[Task brief] Exactly the lines between the line containing "What bpy script" and the line containing "plastic nursery pot.", together with those two lines, are to be output.

[Data provided]
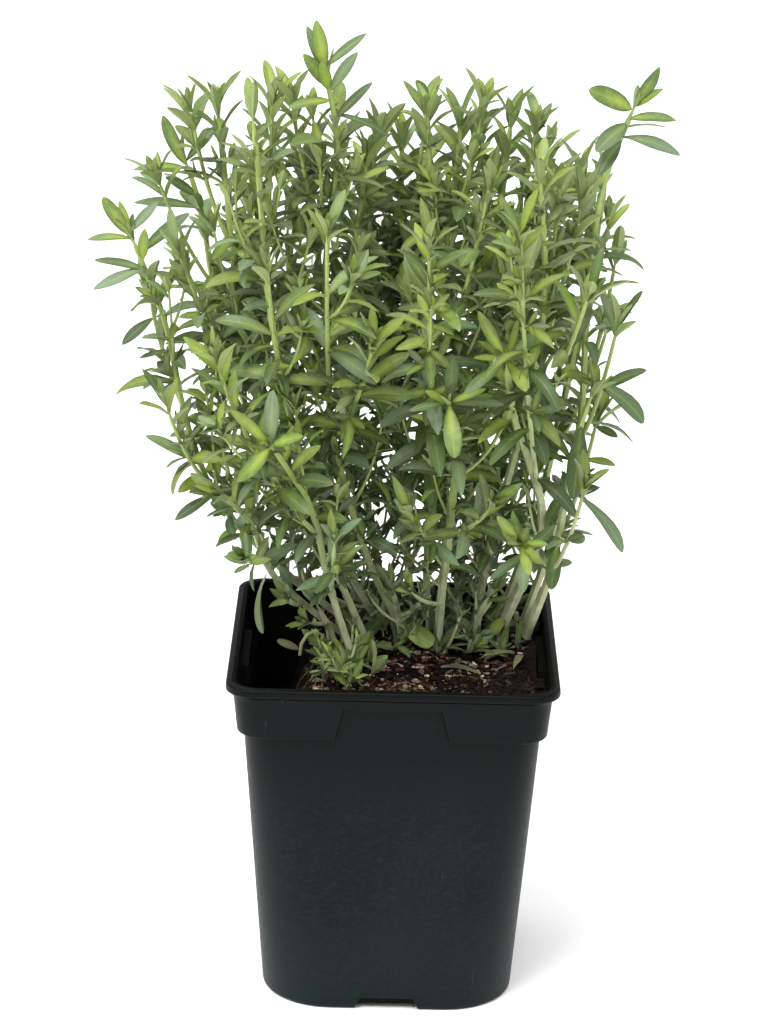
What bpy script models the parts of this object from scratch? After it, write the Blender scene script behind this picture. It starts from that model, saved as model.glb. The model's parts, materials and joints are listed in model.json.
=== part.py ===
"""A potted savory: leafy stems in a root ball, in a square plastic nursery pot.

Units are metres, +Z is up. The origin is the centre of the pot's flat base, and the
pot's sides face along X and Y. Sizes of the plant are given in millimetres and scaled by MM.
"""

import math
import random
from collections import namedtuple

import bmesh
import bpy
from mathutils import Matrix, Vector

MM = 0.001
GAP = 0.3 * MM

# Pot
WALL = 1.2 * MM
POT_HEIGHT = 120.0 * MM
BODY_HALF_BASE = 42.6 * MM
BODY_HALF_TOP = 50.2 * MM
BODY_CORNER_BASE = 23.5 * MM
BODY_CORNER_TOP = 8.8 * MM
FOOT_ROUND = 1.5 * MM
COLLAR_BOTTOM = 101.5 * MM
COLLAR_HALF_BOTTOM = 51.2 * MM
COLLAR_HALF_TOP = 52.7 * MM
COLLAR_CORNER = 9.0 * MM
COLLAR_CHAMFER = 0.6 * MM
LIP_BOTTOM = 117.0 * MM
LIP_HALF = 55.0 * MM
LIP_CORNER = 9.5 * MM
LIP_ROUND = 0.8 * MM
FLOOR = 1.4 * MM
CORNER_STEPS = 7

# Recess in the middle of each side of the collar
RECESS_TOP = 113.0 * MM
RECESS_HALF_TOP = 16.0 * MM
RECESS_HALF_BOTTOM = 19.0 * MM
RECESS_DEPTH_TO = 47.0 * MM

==

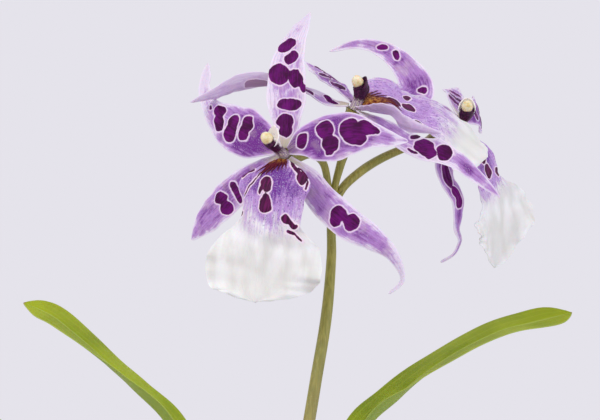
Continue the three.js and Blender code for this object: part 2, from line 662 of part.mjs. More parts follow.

...

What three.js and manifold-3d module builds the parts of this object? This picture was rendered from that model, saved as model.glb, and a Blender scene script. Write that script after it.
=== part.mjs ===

[Completed task]
What bpy script models the parts of this object from scratch? After it, write the Blender scene script behind this picture. It starts from that model, saved as model.glb. The model's parts, materials and joints are listed in model.json.
=== part.py ===
"""A potted savory: leafy stems in a root ball, in a square plastic nursery pot.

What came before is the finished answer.